_The problem_
Scan the records and identify every line in which the string "frame" occurs, then return those lines.

_Data to use_
** Begin **

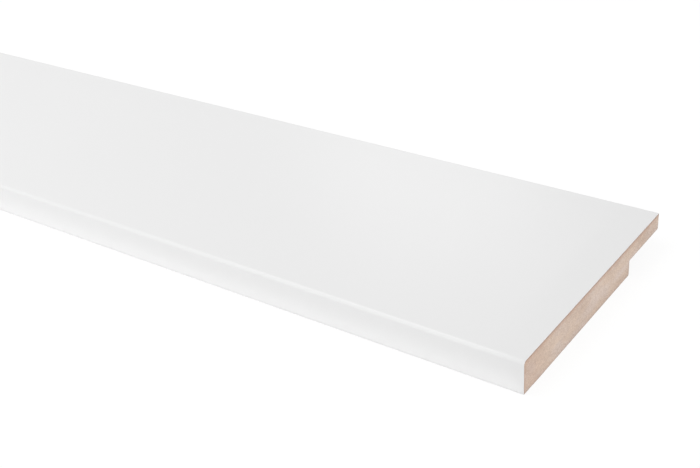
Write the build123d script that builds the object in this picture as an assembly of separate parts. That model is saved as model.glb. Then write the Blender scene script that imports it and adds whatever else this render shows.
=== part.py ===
"""Window sill board: one length of medium density fibreboard, moulded to its section and faced white.

The board lies flat, as it does before it is fitted. Its front edge, which shows in the room, faces -Y.
Under its back edge a rebate leaves a tongue, which lies over the bottom rail of the window frame.
The origin is at the middle of the board's outline seen from above, on the plane that the board rests on.
+X runs along the board and +Z is up. Sizes are in millimetres.
"""

import os

from build123d import *

# Driving sizes
LENGTH = 1220.0  # between the two sawn ends
DEPTH = 205.0  # from the front face to the back edge of the tongue
THICKNESS = 25.0  # of the whole board
REBATE_DEPTH = 50.0  # how far the rebate reaches in from the back edge
TONGUE_THICKNESS = 13.0  # what the rebate leaves of the board
NOSE_RADIUS = 3.0  # on the front edge, at the top
ARRIS_RADIUS = 0.8  # on every other outer edge that runs along the board
CUTTER_RADIUS = 0.8  # in the inner corner of the rebate

# Places that follow from them
FRONT = -DEPTH / 2
BACK = DEPTH / 2
REBATE_SHOULDER = BACK - REBATE_DEPTH
TONGUE_UNDERSIDE = THICKNESS - TONGUE_THICKNESS


def section():
    """The board's outline across its length, halfway along it, with a radius for each corner."""
    corners = [
        ((FRONT, 0), ARRIS_RADIUS),
        ((REBATE_SHOULDER, 0), ARRIS_RADIUS),
        ((REBATE_SHOULDER, TONGUE_UNDERSIDE), CUTTER_RADIUS),
        ((BACK, TONGUE_UNDERSIDE), ARRIS_RADIUS),
        ((BACK, THICKNESS), ARRIS_RADIUS),
        ((FRONT, THICKNESS), NOSE_RADIUS),
    ]
    with BuildSketch(Plane.YZ) as outline:
        with BuildLine():
            FilletPolyline(
                [place for place, radius in corners],
                radius=[radius for place, radius in corners],
                close=True,
            )
        make_face()
    return outline.sketch


def window_sill():
    """The section run along the board, and sawn square at both ends."""
    return extrude(section(), amount=LENGTH / 2, both=True)


def main():
    os.makedirs("parts", exist_ok=True)
    board = window_sill()
    export_step(board, "parts/window_sill.step")
    print(f"window_sill: {board.volume / 1e6:.4f} litres, {len(board.solids())} solid")


main()
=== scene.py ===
# %% [markdown]
# # A window sill: white on its face, bare where it was sawn
#
# The real object is one length of medium density fibreboard. A moulder ran its section along it: a rounded
# nose at the front and a rebate under the back, which leaves a tongue. A white facing was wrapped over the
# top and round the nose, and a saw then cut the length off, so its end shows the bare board.
#
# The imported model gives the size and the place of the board. Everything here is in metres in its frame:
# +X runs along the board, the front faces -Y, and the board rests on the plane where Z is 0.

import math
import random

import bmesh
import bpy
from mathutils import Matrix, Vector, geometry, noise


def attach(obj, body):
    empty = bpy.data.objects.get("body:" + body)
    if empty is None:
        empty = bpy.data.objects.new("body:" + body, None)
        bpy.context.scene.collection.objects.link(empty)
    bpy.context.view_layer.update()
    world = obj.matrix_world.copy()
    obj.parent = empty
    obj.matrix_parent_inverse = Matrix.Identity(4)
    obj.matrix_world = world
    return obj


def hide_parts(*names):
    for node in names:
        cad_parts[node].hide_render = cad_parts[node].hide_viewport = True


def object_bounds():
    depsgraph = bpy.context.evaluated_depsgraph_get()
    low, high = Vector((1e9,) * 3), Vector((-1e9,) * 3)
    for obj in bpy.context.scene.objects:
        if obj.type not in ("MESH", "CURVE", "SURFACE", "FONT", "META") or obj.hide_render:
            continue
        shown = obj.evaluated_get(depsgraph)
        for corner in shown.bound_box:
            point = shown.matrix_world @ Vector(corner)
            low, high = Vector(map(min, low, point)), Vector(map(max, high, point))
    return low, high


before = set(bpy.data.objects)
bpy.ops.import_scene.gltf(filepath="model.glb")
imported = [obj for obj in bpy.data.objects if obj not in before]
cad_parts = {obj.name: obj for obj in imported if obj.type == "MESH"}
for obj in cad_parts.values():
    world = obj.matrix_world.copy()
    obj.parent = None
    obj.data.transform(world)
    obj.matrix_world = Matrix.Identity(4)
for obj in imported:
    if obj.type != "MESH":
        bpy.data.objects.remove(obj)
cad_low, cad_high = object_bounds()
print("CAD box in mm:", [round(1000 * side, 2) for side in cad_high - cad_low])

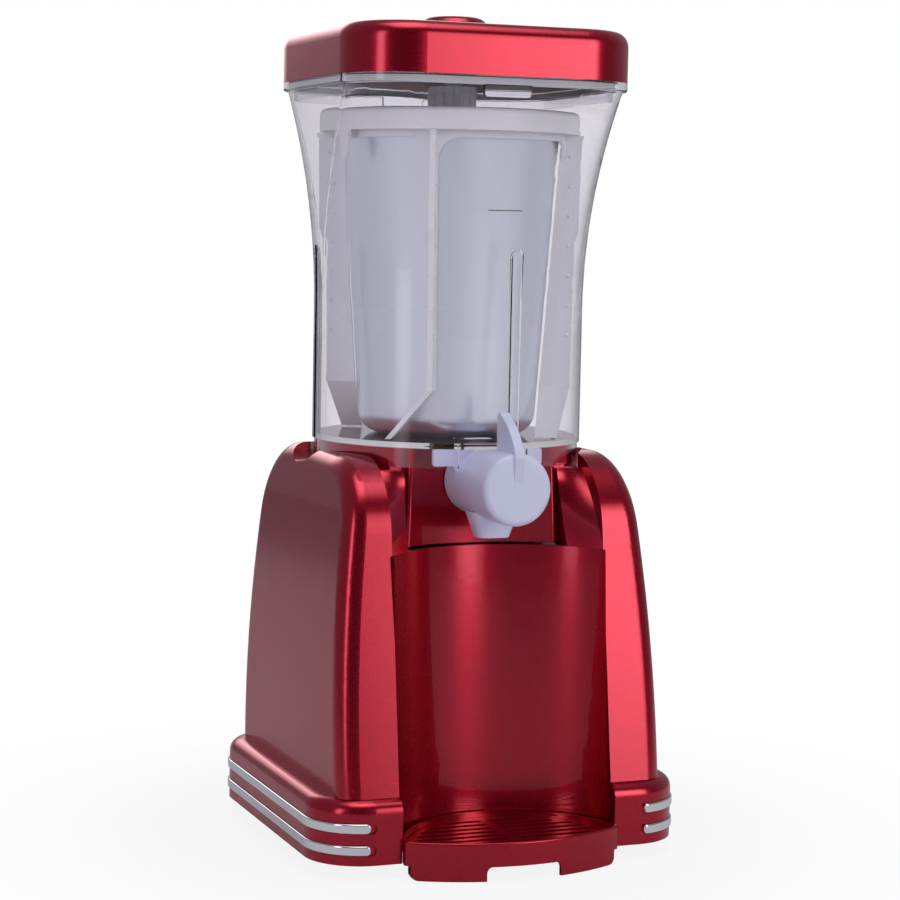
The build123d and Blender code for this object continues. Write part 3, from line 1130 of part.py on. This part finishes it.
# the outer corner of each front foot is rounded
corner = block(FOOT_OUT_X - FOOT_CORNER_R, HIGH, -HIGH, 0, -1, FOOT_CORNER_R) - rod_y(
    FOOT_CORNER_R, -HIGH, 0, FOOT_OUT_X - FOOT_CORNER_R, FOOT_CORNER_R
)
feet = feet - corner - mirror(corner, Plane.YZ)
for foot in feet.solids():
    tray = tray + foot
for sx in (-1, 1):
    tray = tray + rod_z(TRAY_FOOT_R, 0, FOOT_H + 1, sx * TRAY_FOOT_X, -TRAY_BACK - TRAY_FOOT_IN)
save("drip_tray", tray)

grille_z = TRAY_RIM_Z - GRILLE_DOWN - GRILLE_T
grille = tray_slab(TRAY_WALL + FIT, grille_z, grille_z + GRILLE_T)
middle_y = -(TRAY_FRONT + TRAY_BACK) / 2
for row in range(-SLOT_ROWS // 2 + 1, SLOT_ROWS // 2 + 1):
    y = middle_y + row * SLOT_PITCH
    slit = block(GRILLE_RIB / 2, TRAY_FRONT, y - SLOT_W / 2, y + SLOT_W / 2, grille_z - 1, grille_z + GRILLE_T + 1)
    slit = slit & tray_slab(TRAY_WALL + FIT + GRILLE_EDGE, 0, TRAY_FRONT)
    slit = fillet(slit.edges().filter_by(Axis.Z), SLOT_W * 0.3)
    grille = grille - slit - mirror(slit, Plane.YZ)
save("tray_grille", grille)
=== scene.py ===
"""Countertop slush machine, dressed for a studio picture.

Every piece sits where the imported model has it. The file follows the machine as it is put
together: the camera and the studio first, then the plinth, the cheeks and the head, the drive,
the container with its canister and scraper cage, the lid, the tap and the drip tray.
"""
import math

import bpy
from mathutils import Matrix, Vector


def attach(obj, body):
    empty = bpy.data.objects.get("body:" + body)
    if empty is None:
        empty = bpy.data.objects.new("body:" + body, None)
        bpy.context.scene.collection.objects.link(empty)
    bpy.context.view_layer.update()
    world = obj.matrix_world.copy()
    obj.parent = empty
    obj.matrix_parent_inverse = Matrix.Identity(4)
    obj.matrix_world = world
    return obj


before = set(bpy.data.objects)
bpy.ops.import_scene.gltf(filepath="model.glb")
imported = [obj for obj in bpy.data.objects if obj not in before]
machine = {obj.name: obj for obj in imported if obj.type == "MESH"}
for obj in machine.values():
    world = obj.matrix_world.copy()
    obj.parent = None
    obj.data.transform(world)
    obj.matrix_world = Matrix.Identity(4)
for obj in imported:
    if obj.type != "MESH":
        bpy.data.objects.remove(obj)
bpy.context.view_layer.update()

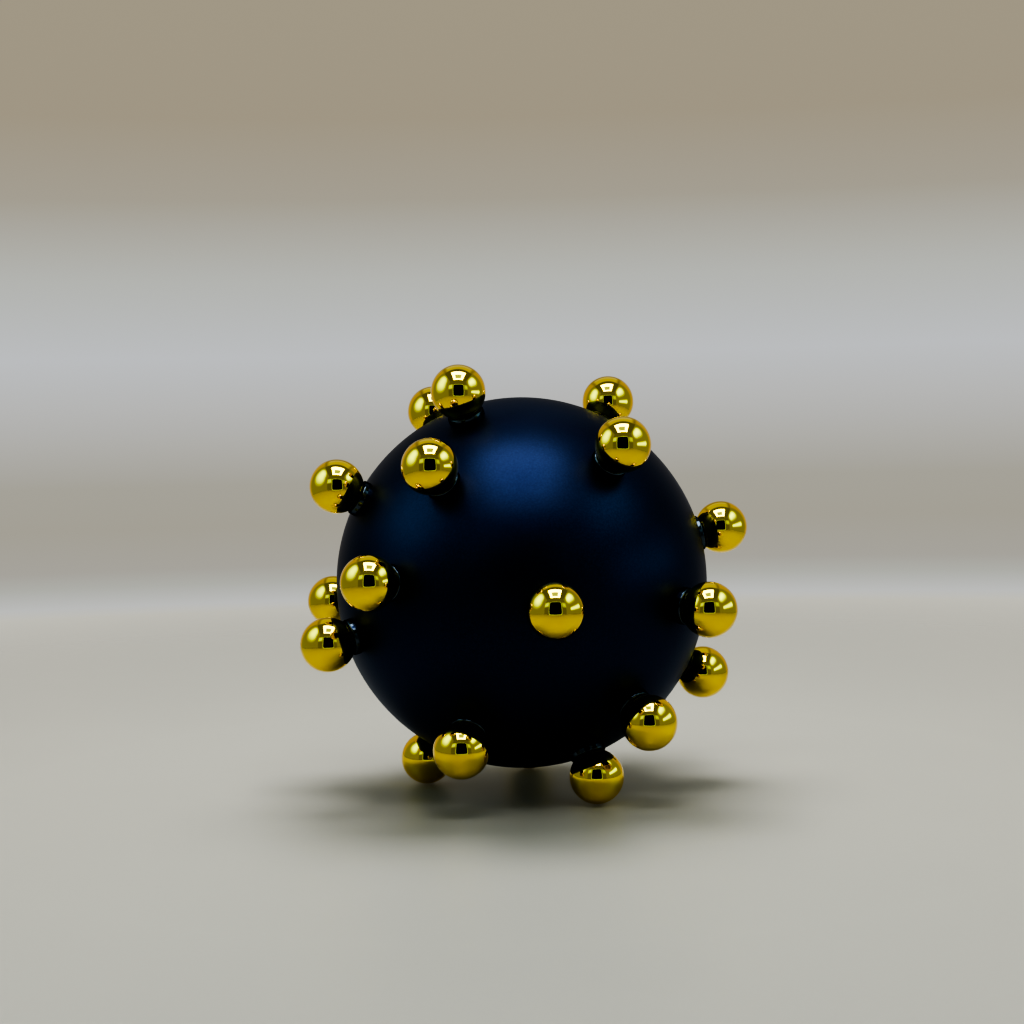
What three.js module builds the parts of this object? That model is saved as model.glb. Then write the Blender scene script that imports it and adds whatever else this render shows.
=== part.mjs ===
// Magnetic desk sculpture: a hollow steel sphere that stands on gold-plated magnet balls and
// is dotted with more of them, all held on by their own pull.
// Millimetres, +Z up. The origin is on the table, straight below the sphere's centre, and
// the front of the sculpture faces -Y.

import * as THREE from 'three';

// ---------------------------------------------------------------- driving dimensions

const sphereDiameter = 70;
const shellWall = 1.2;
const ballDiameter = 10;

const ringHeight = 7;
const ringWall = 1;

const restFlatDiameter = 1.6; // patch on which a foot ball bears on the table
const footLatitude = -59.5;   // degrees: the feet sit this far below the sphere's equator

// clearances
const seatGap = 0.1;          // lacquer and plating between a ball and the sphere
const seamGap = 0.3;          // between the rims of the two half shells
const ringClearance = 0.3;    // between the backing ring and the shells

// fineness of the facets
const shellSides = 48;
const shellBands = 10;
const ringBands = 4;
const ballSides = 16;
const ballBands = 8;

// ---------------------------------------------------------------- where the balls sit

// Latitude above the sphere's equator and azimuth from +X towards +Y, in degrees.
const ballPlaces = [
  { name: 'ball_crown_front_left', latitude: 63.5, azimuth: -127 },
  { name: 'ball_crown_back_right', latitude: 58, azimuth: 34 },
  { name: 'ball_crown_back_left', latitude: 55, azimuth: 137 },

  { name: 'ball_shoulder_front_right', latitude: 40, azimuth: -53.5 },
  { name: 'ball_shoulder_front_left', latitude: 34.5, azimuth: -118 },
  { name: 'ball_shoulder_left', latitude: 28.5, azimuth: -162.5 },
  { name: 'ball_shoulder_back', latitude: 30, azimuth: 84 },
  { name: 'ball_shoulder_right', latitude: 13.5, azimuth: 8 },

  { name: 'ball_waist_front_left', latitude: 4, azimuth: -131.5 },
  { name: 'ball_waist_front', latitude: -2.5, azimuth: -82 },
  { name: 'ball_waist_right', latitude: -5.5, azimuth: -33.5 },
  { name: 'ball_waist_back_right', latitude: -6, azimuth: 52 },
  { name: 'ball_waist_back', latitude: -8, azimuth: 103 },
  { name: 'ball_waist_back_left', latitude: -6, azimuth: 159.5 },
  { name: 'ball_waist_left', latitude: -13.5, azimuth: -155 },

  { name: 'ball_hip_right', latitude: -28, azimuth: 11 },
  { name: 'ball_hip_front_right', latitude: -36, azimuth: -47 },
  { name: 'ball_hip_front_left', latitude: -43, azimuth: -112.5 },

  { name: 'foot_ball_front_right', latitude: footLatitude, azimuth: -50.5, foot: true },
  { name: 'foot_ball_back_left', latitude: footLatitude, azimuth: 160, foot: true },
  { name: 'foot_ball_back', latitude: footLatitude, azimuth: 88, foot: true },
];

// ---------------------------------------------------------------- sizes worked out from these

const sphereRadius = sphereDiameter / 2;
const hollowRadius = sphereRadius - shellWall;
const ballRadius = ballDiameter / 2;
const restFlatRadius = restFlatDiameter / 2;
const quarterTurn = Math.PI / 2;

// from the sphere's centre to a ball's centre
const seatRadius = sphereRadius + seatGap + ballRadius;
// from a foot ball's centre down to its flat
const footCentreHeight = Math.sqrt(ballRadius ** 2 - restFlatRadius ** 2);
const sphereCentreHeight = footCentreHeight - seatRadius * sinDegrees(footLatitude);

// ---------------------------------------------------------------- materials

const satinBlueSteel = new THREE.MeshStandardMaterial({
  color: 0x0a1830,
  metalness: 0.7,
  roughness: 0.45,
});
const bareSteel = new THREE.MeshStandardMaterial({
  color: 0x8c9094,
  metalness: 1,
  roughness: 0.4,
});
const goldPlate = new THREE.MeshStandardMaterial({
  color: 0xe0b020,
  metalness: 1,
  roughness: 0.08,
});

// ---------------------------------------------------------------- shapes

function sinDegrees(angle) {
  return Math.sin(THREE.MathUtils.degToRad(angle));
}

// Unit vector from the sphere's centre towards a place on it.
function outward(latitude, azimuth) {
  const polar = THREE.MathUtils.degToRad(90 - latitude);
  const around = THREE.MathUtils.degToRad(azimuth);
  return new THREE.Vector3(
    Math.sin(polar) * Math.cos(around),
    Math.sin(polar) * Math.sin(around),
    Math.cos(polar),
  );
}

// Points of an arc about the profile's centre, from one elevation (radians) to another.
// An end that lies at a pole is put exactly on the axis.
function arc(radius, from, to, bands) {
  const points = [];
  for (let i = 0; i <= bands; i++) {
    const elevation = from + ((to - from) * i) / bands;
    const atPole = Math.abs(Math.abs(elevation) - quarterTurn) < 1e-9;
    const x = atPole ? 0 : radius * Math.cos(elevation);
    points.push(new THREE.Vector2(x, radius * Math.sin(elevation)));
  }
  return points;
}

// A profile turned about Z.
function turned(profile, sides) {
  const geometry = new THREE.LatheGeometry(profile, sides);
  geometry.rotateX(quarterTurn);
  return geometry;
}

// One half of the hollow sphere, dome up, its rim half a seam gap above the equator.
function halfShellGeometry() {
  const rimHeight = seamGap / 2;
  const innerRim = Math.asin(rimHeight / hollowRadius);
  const outerRim = Math.asin(rimHeight / sphereRadius);
  return turned(
    [
      ...arc(hollowRadius, quarterTurn, innerRim, shellBands),
      ...arc(sphereRadius, outerRim, quarterTurn, shellBands),
    ],
    shellSides,
  );
}

// The ring behind the seam: crowned outside to follow the shells, straight inside.
function seamRingGeometry() {
  const crownRadius = hollowRadius - ringClearance;
  const halfHeight = ringHeight / 2;
  const edge = Math.asin(halfHeight / crownRadius);
  const boreRadius = crownRadius * Math.cos(edge) - ringWall;
  const crown = arc(crownRadius, -edge, edge, ringBands);
  return turned(
    [
      ...crown,
      new THREE.Vector2(boreRadius, halfHeight),
      new THREE.Vector2(boreRadius, -halfHeight),
      crown[0],
    ],
    shellSides,
  );
}

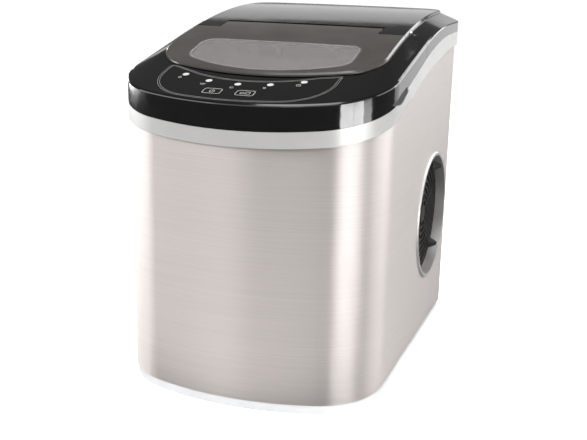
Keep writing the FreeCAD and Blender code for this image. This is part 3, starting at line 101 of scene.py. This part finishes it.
def moulded(name, color, roughness, grain=2200, depth=0.03, spread=0.05, shade=0.12, **extra):
    """Moulded plastic: fine grain in the surface, faint unevenness of colour and gloss."""
    material, tree, shader = new_material(name)
    settings(shader, Base_Color=color, Roughness=roughness, **extra)
    fine = noise(tree, grain, detail=2)
    bump(tree, shader, fine.outputs["Fac"], depth, 0.0002)
    broad = noise(tree, 38, detail=4)
    dark = tuple(c * (1 - shade) for c in color)
    light = tuple(min(1, c * (1 + shade)) for c in color)
    tree.links.new(ramp(tree, broad.outputs["Fac"], dark, light), shader.inputs["Base Color"])
    smudge = noise(tree, 90, detail=5)
    low, high = max(0.02, roughness - spread), min(1, roughness + spread)
    tree.links.new(ramp(tree, smudge.outputs["Fac"], low, high), shader.inputs["Roughness"])
    return material


def metal(name, color, roughness, stretch=(1, 1, 1), scale=400, depth=0.05, spread=0.08, shade=0.06, **extra):
    """Metal with drawn or brushed streaks; stretch sets the direction that they run across."""
    material, tree, shader = new_material(name)
    settings(shader, Base_Color=color, Metallic=1.0, Roughness=roughness, **extra)
    streaks = noise(tree, scale, stretch, detail=4, rough=0.6)
    bump(tree, shader, streaks.outputs["Fac"], depth, 0.0002)
    dark = tuple(c * (1 - shade) for c in color)
    light = tuple(min(1, c * (1 + shade)) for c in color)
    tree.links.new(ramp(tree, streaks.outputs["Fac"], dark, light), shader.inputs["Base Color"])
    low, high = max(0.03, roughness - spread), roughness + spread
    tree.links.new(ramp(tree, streaks.outputs["Fac"], low, high), shader.inputs["Roughness"])
    return material


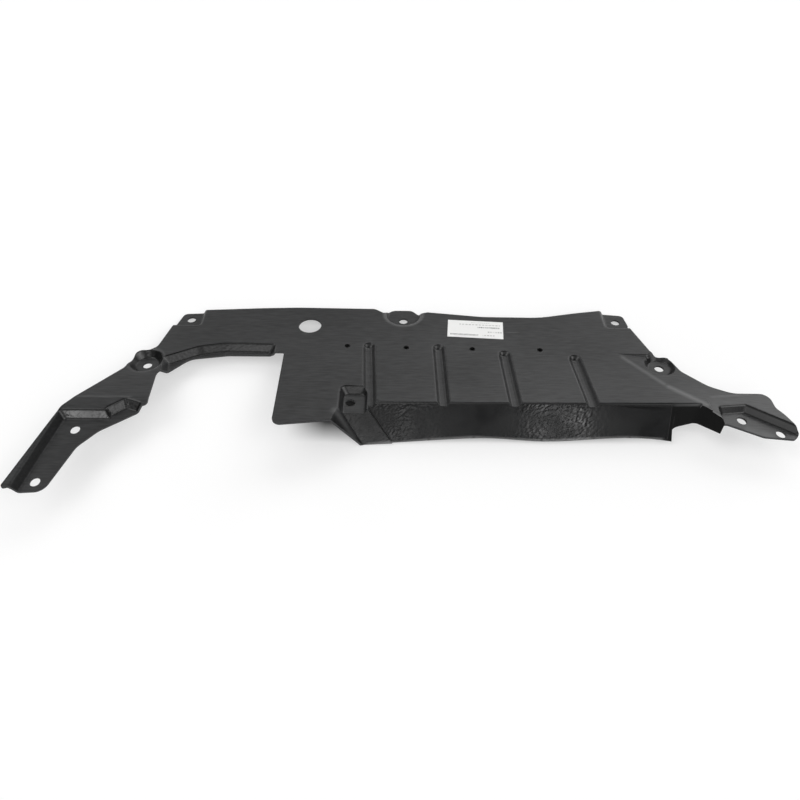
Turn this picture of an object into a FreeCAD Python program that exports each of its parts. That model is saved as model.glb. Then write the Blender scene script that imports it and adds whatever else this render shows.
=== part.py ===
import FreeCAD, Part
import math
import os
from FreeCAD import Placement, Rotation, Vector

# The shield is one thermoformed sheet of black plastic. It is described here over its mould:
# X runs along the bumper, Y towards the rear of the car, and Z is 0 on top of the flat deck.
# The mould is built twice, at the upper and at the lower face of the sheet, and the sheet is
# what lies between the two. It is then trimmed to its outline, punched and laid down to rest.
# Outlines are lists of (x, y, corner radius), anticlockwise from above, with y 0 at the fold.
# At the two ends, X is given from the dished seat there.
sheet = 2.5
rim_radius = 4.0
floor_radius = 3.0
trim_margin = 60.0
head_room = 15.0

# Bolts: from the middle to the side tabs, and to the dished seats that place both ends
tab_spacing = 298.0
dish_spacing = 337.0
bolt_hole = 12.0

# Deck and apron
fold_y = -3.0
apron_draft = 25.0
deck_back_y = 187.0
deck_left_x = -158.0
deck_front_y = -43.0

# Lower edge of the apron: its depth under the deck, how far it rises at places along it, and
# its end by the arch
lip_depth = 51.9
lip_waves = [(-60.0, 0.0), (-14.0, 2.4), (75.0, 7.9), (108.0, 8.7), (171.0, 5.2), (262.0, 9.6)]
lip_end = (2.0, 5.9)
mould_depth = 2 * lip_depth
mould_reach = 2 * dish_spacing

# Swelling of the apron under the pocket, and the flank that joins it to the deck
swell_y = -14.0
swell_draft = 19.0
swell_right_x = -40.0
swell_lean = 34.0
flank_foot = (-74.0, -14.0, -10.0)
flank_facing = (0.796, -0.256, 0.548)
flank_top = (-66.0, -8.0)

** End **

_Correct response_
Under its back edge a rebate leaves a tongue, which lies over the bottom rail of the window frame.
# The imported model gives the size and the place of the board. Everything here is in metres in its frame:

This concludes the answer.